Would you have any interest in trail racing—if your ability to make a living off of running was the same?
That is a tough question. With my profession as a road racer, I have grown accustomed to racing on the roads and training on the trails. I love how close the spectators are to the competitors when racing on the road. So while I love the idea of trail running, because I do it often, my trail runs are really a chance for me to be alone and with nature. Plus, I am a specialized road runner now. At a younger age, though, I might have considered trail running more if the money was the same.
After your career is over, do you think you’d try some trail races?

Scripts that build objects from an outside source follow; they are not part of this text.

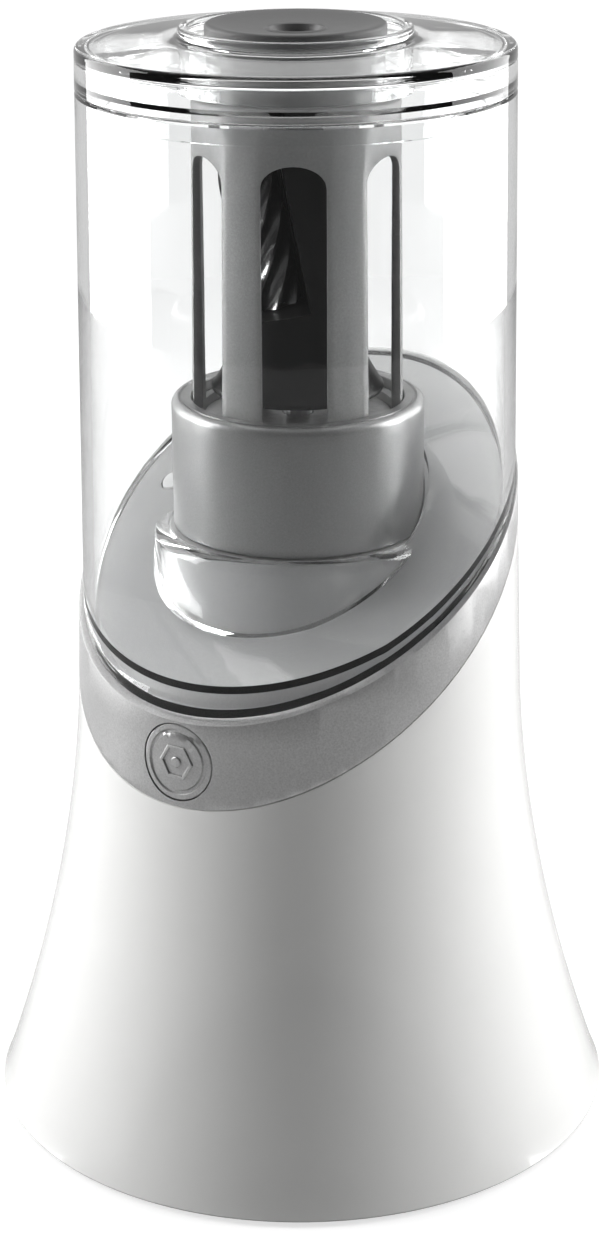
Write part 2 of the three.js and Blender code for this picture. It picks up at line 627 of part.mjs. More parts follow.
// The cutter's axis leans outwards by the tilt.
const cutterFrame = new THREE.Matrix4()
  .makeRotationZ(CUTTER_AZIMUTH)
  .multiply(new THREE.Matrix4().makeRotationY(CUTTER_TILT))
  .setPosition(0, 0, APEX_Z);

const CARRIER_LOW_Z = PEDESTAL_RIM_Z + CARRIER_LIFT;
const AXLE_LOW = CUTTER_LOW - AXLE_TAIL;
const AXLE_HIGH = PLANET_SPAN + PLANET_FACE / 2 + 2;
const SHAFT_TOP_Z = CARRIER_LOW_Z + SHAFT_ENTRY;

function inCutterFrame(geometry) {
  return geometry.applyMatrix4(cutterFrame);
}

function cutterRod(radius, low, high, sides = COARSE) {
  const geometry = new THREE.CylinderGeometry(radius, radius, high - low, sides);
  geometry.rotateX(Math.PI / 2).translate(0, 0, (low + high) / 2);
  return solid(inCutterFrame(geometry));
}

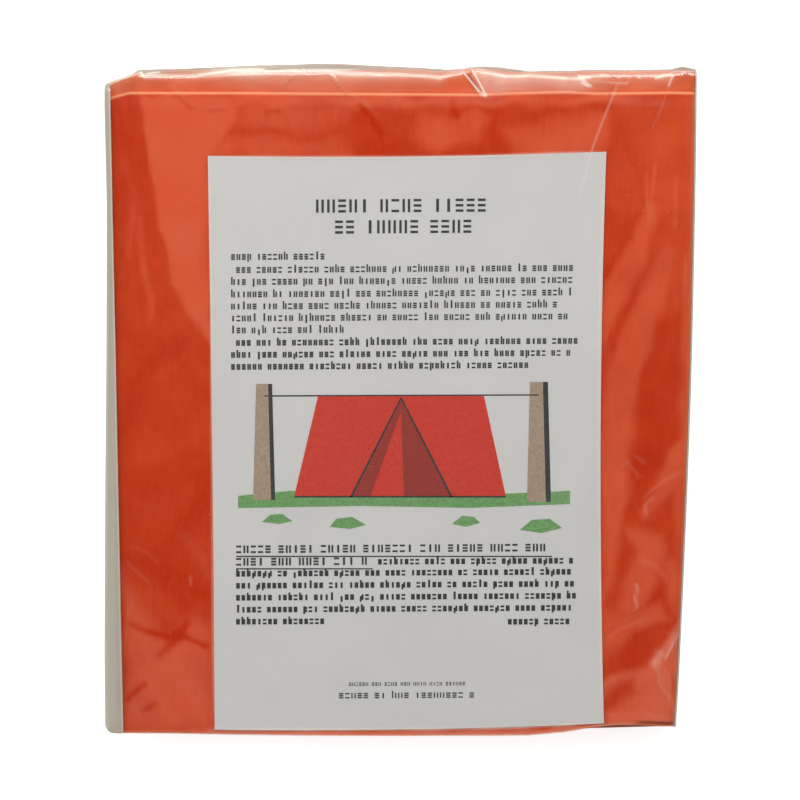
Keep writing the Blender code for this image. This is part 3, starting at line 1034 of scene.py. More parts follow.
@dataclass
class TentStack:
    """The tube tent, folded lengthwise into a strip and then to and fro.

    A field whose name ends in rise holds where a change starts and over what length it comes in.
    """

    leaf_thickness: float = 0.00126
    leaf_play: float = 0.0003
    tube_length: float = 2.4384
    front_drop: float = 0.0070
    panel_edges: int = 4
    front_steps: int = 215
    back_steps: int = 16
    bend_steps: int = 8
    fine_step: float = 0.0010
    coarse_steps: int = 5
    shown_leaf: int = 2
    shown_end: float = 0.012
    shown_steps: int = 12
    face_depth: float = 0.06
    front_depth: float = 0.15
    face_reach: float = 0.05
    side_waves: Waves = Waves(0.0, 0.0004, 0.05, 11)
    side_spread: float = 0.09
    side_rise: tuple[float, float] = (0.12, 0.2)
    end_waves: Waves = Waves(0.0, 0.0006, 0.05, 5)
    end_spread: float = 0.1
    end_depth: float = 0.3
    far_widening: float = 0.0005
    widening_reach: float = 0.02
    front_start: float = 0.014
    front_reach: float = 0.012
    deep_start: float = 0.010
    deep_reach: float = 0.008
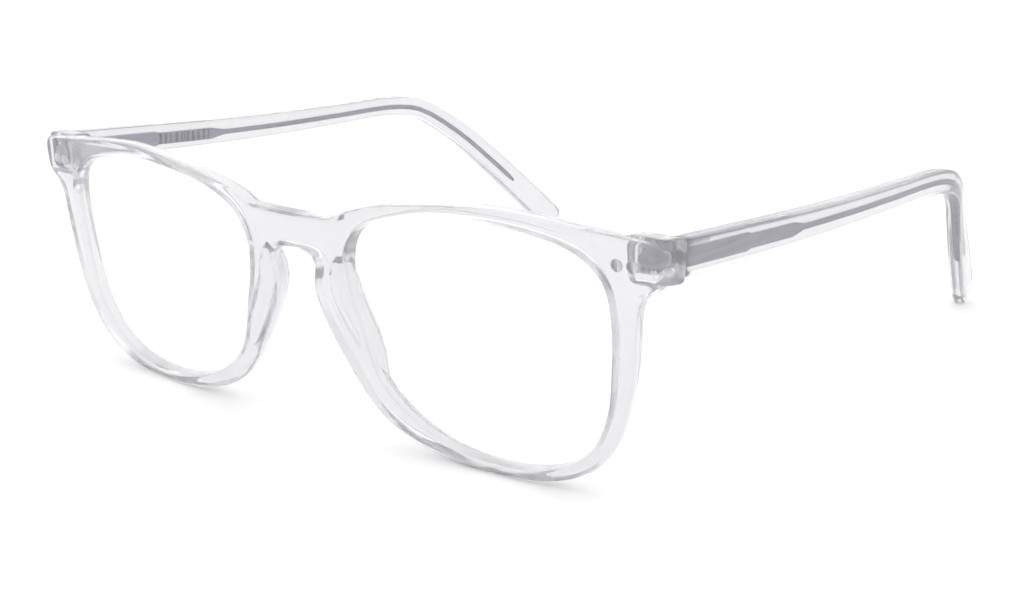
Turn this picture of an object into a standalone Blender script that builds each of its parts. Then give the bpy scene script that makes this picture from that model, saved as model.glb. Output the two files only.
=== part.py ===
"""Clear acetate eyeglasses: a one-piece front with a keyhole bridge and integral nose pads, two lenses,
and two folding temples with an embedded metal core wire, each on a three-knuckle hinge that is sunk
into the endpiece.

Everything is drawn in the front's own frame, in millimetres: x to the wearer's left, y backwards,
z up the front's plane, z = 0 level with the middle of the lenses. The assembly empty then leans that
frame by TILT, so that the two rims and the two temple tips stand on the floor at world z = 0.
"""
import math

import bmesh
import bpy
from mathutils import Matrix, Quaternion, Vector, geometry

MM = 0.001
SIDES = ((1, "left"), (-1, "right"))

# Front
CURVE_RADIUS = 476.0      # the front and lenses follow a cylinder of this radius
FRONT_THICKNESS = 3.6
EDGE_ROUND = 0.65         # rounding of the front's polished edges
BACK_TAPER = 1.5          # how much smaller the rim's outline is at its back face than at its front face
TAPER_ENDS = (63.0, 67.0)  # the taper fades out over this stretch, towards the endpieces
LENS_THICKNESS = 1.9
LENS_BEVEL = 0.75         # height of the V edge that sits in the rim's groove
GAP = 0.2                 # clearance kept between neighbouring pieces

# Stance on the floor
TILT = math.radians(5.87) # lean of the front, from the temples' drop
FLOOR = -23.53            # the floor's height in the leaned frame, before it becomes world z = 0
MIDDLE_Y = 69.61          # middle of the glasses, front to back, in the leaned frame

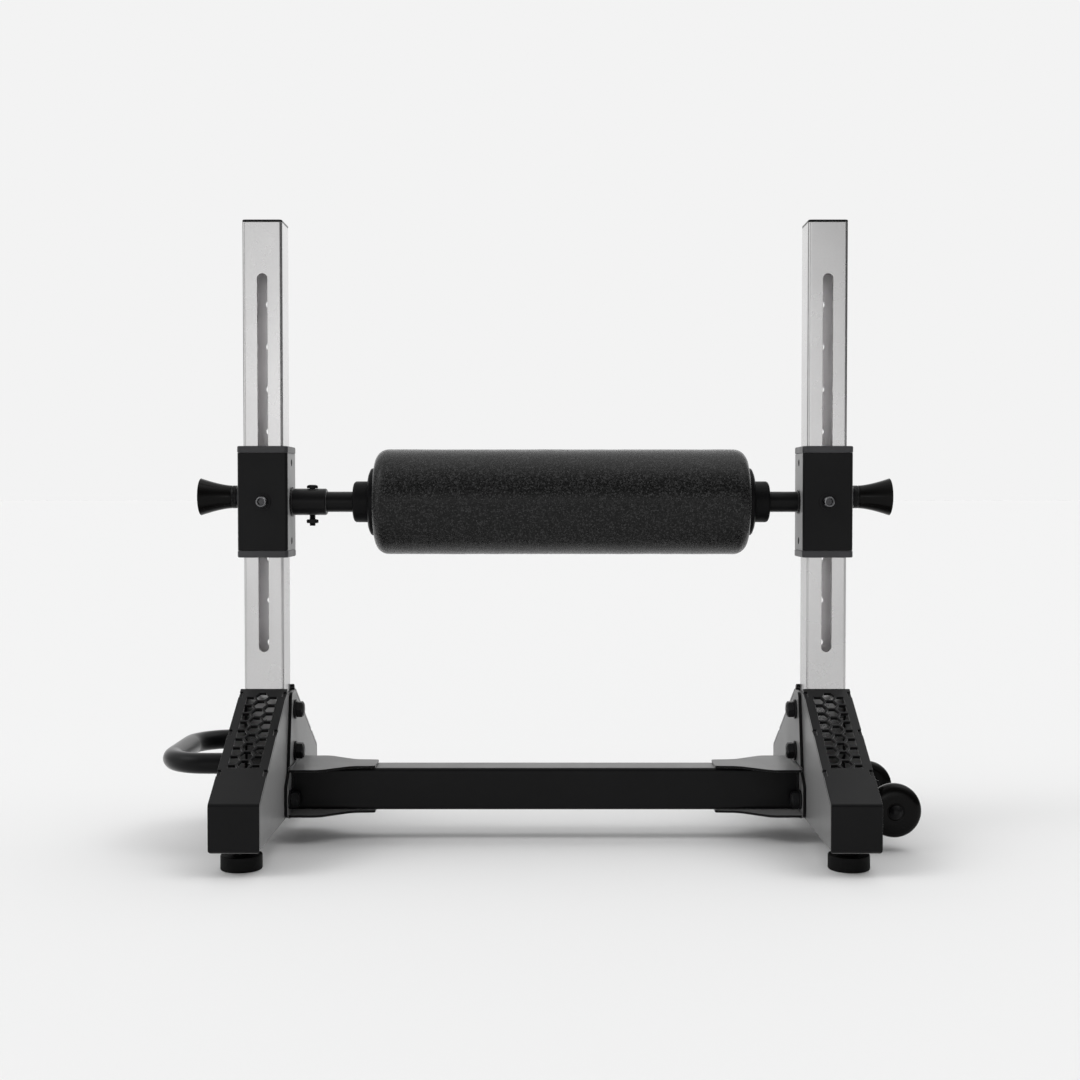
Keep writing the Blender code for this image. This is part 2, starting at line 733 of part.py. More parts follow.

No trail races for me. I have met hard-core trail runners and they have told me about their experiences. I can tell that trail runners are passionate and dedicated … I can appreciate those experiences without wanting to do it myself.
What is your favorite kind of trail?
I’m not very picky. The only thing I don’t like is a narrow trail.
Is there a particular trail you’re interested in running?
I have read or heard about some interesting trails around the world. I’m not the adventurous type, so most of my running is geared toward training for a specific race. When I retire, I see myself enjoying more of the spectacular trails that I have heard about. But for now, I will settle for the trails in Mammoth and San Diego.
Do you have any interest in exploring what’s beyond the marathon someday?
In high school, I was a one- or two-mile runner. I hesitantly moved up to the 5K and 10K while at UCLA. In 2002, I ran my first marathon (in New York) and told my coach that it was my first and last marathon. Since then, I have come to love the marathon but, at this time, I can’t see myself racing anything longer.
What would it take to get you to run the Ultra Trail-du-Mont Blanc, a 166-kilometer alpine race with over 34,000 feet of elevation gain that circumnavigates Mont Blanc in Europe?
It would take an NBA salary for me to try a 166-kilometer trail run. I am very happy for those that can do it.